The command that makes the drive’s LEDs blink is lsmcli. To customize this command, configure it via a Jinja2 template by running commands of the following forms:

ceph config-key set mgr/cephadm/blink_device_light_cmd "<template>"
ceph config-key set mgr/cephadm/<host>/blink_device_light_cmd "lsmcli local-disk-{{ ident_fault }}-led-{{'on' if on else 'off'}} --path '{{ path or dev }}'"

The following arguments can be used to customize the Jinja2 template:

  • on

    A boolean value.

  • ident_fault

    A string that contains ident or fault.

  • dev

    A string that contains the device ID: for example, SanDisk_X400_M.2_2280_512GB_162924424784.

  • path

    A string that contains the device path: for example, /dev/sda.

Enabling monitoring

Ceph can also monitor the health metrics associated with your device. For example, SATA drives implement a standard called SMART that provides a wide range of internal metrics about the device’s usage and health (for example: the number of hours powered on, the number of power cycles, the number of unrecoverable read errors). Other device types such as SAS and NVMe present a similar set of metrics (via slightly different standards). All of these metrics can be collected by Ceph via the smartctl tool.

You can enable or disable health monitoring by running one of the following commands:

ceph device monitoring on
ceph device monitoring off

Scraping

If monitoring is enabled, device metrics will be scraped automatically at regular intervals. To configure that interval, run a command of the following form:

ceph config set mgr mgr/devicehealth/scrape_frequency <seconds>

By default, device metrics are scraped once every 24 hours.

To manually scrape all devices, run the following command:

ceph device scrape-health-metrics

To scrape a single device, run a command of the following form:

ceph device scrape-health-metrics <device-id>

To scrape a single daemon’s devices, run a command of the following form:

ceph device scrape-daemon-health-metrics <who>

To retrieve the stored health metrics for a device (optionally for a specific timestamp), run a command of the following form:

ceph device get-health-metrics <devid> [sample-timestamp]

Failure prediction

Ceph can predict drive life expectancy and device failures by analyzing the health metrics that it collects.

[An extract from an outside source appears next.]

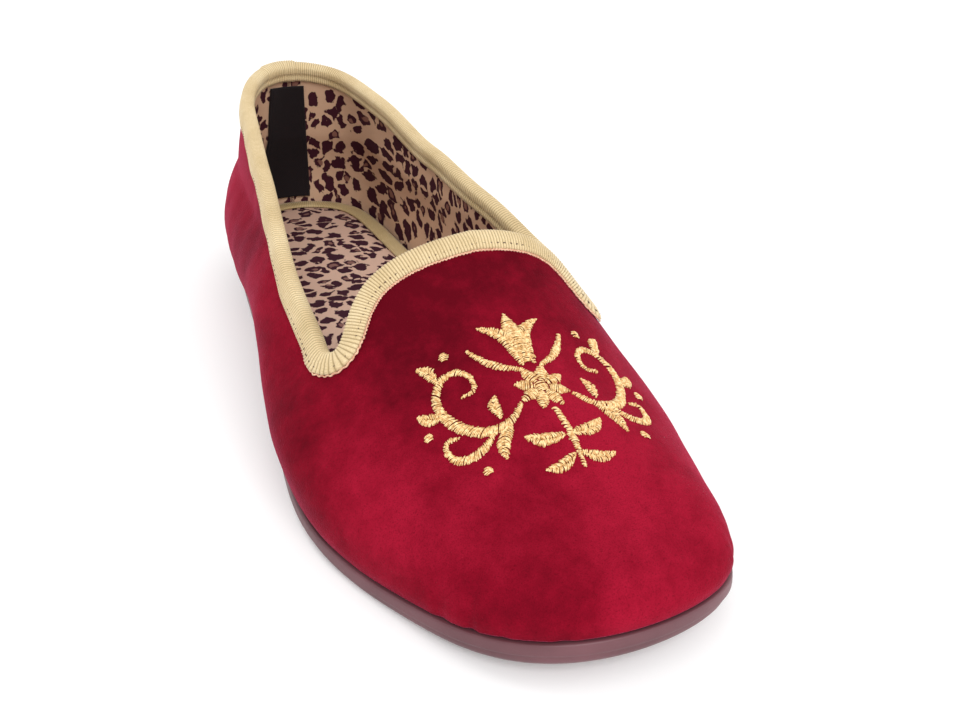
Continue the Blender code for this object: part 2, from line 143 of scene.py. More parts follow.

The prediction modes are as follows:

  • none: disable device failure prediction.

  • local: use a pre-trained prediction model from the ceph-mgr daemon.

To configure the prediction mode, run a command of the following form:

ceph config set global device_failure_prediction_mode <mode>

Under normal conditions, failure prediction runs periodically in the background. For this reason, life expectancy values might be populated only after a significant amount of time has passed. The life expectancy of all devices is displayed in the output of the following command:

ceph device ls

To see the metadata of a specific device, run a command of the following form:

ceph device info <devid>

To explicitly force prediction of a specific device’s life expectancy, run a command of the following form:

ceph device predict-life-expectancy <devid>

In addition to Ceph’s internal device failure prediction, you might have an external source of information about device failures. To inform Ceph of a specific device’s life expectancy, run a command of the following form:

ceph device set-life-expectancy <devid> <from> [<to>]

Life expectancies are expressed as a time interval. This means that the uncertainty of the life expectancy can be expressed in the form of a range of time, and perhaps a wide range of time. The interval’s end can be left unspecified.

Health alerts

The mgr/devicehealth/warn_threshold configuration option controls the health check for an expected device failure. If the device is expected to fail within the specified time interval, an alert is raised.

To check the stored life expectancy of all devices and generate any appropriate health alert, run the following command:

ceph device check-health

Automatic Migration

The mgr/devicehealth/self_heal option (enabled by default) automatically migrates data away from devices that are expected to fail soon. If this option is enabled, the module marks such devices out so that automatic migration will occur.

Note

The mon_osd_min_up_ratio configuration option can help prevent this process from cascading to total failure. If the “self heal” module marks out so many OSDs that the ratio value of mon_osd_min_up_ratio is exceeded, then the cluster raises the DEVICE_HEALTH_TOOMANY health check. For instructions on what to do in this situation, see DEVICE_HEALTH_TOOMANY.

The mgr/devicehealth/mark_out_threshold configuration option specifies the time interval for automatic migration. If a device is expected to fail within the specified time interval, it will be automatically marked out.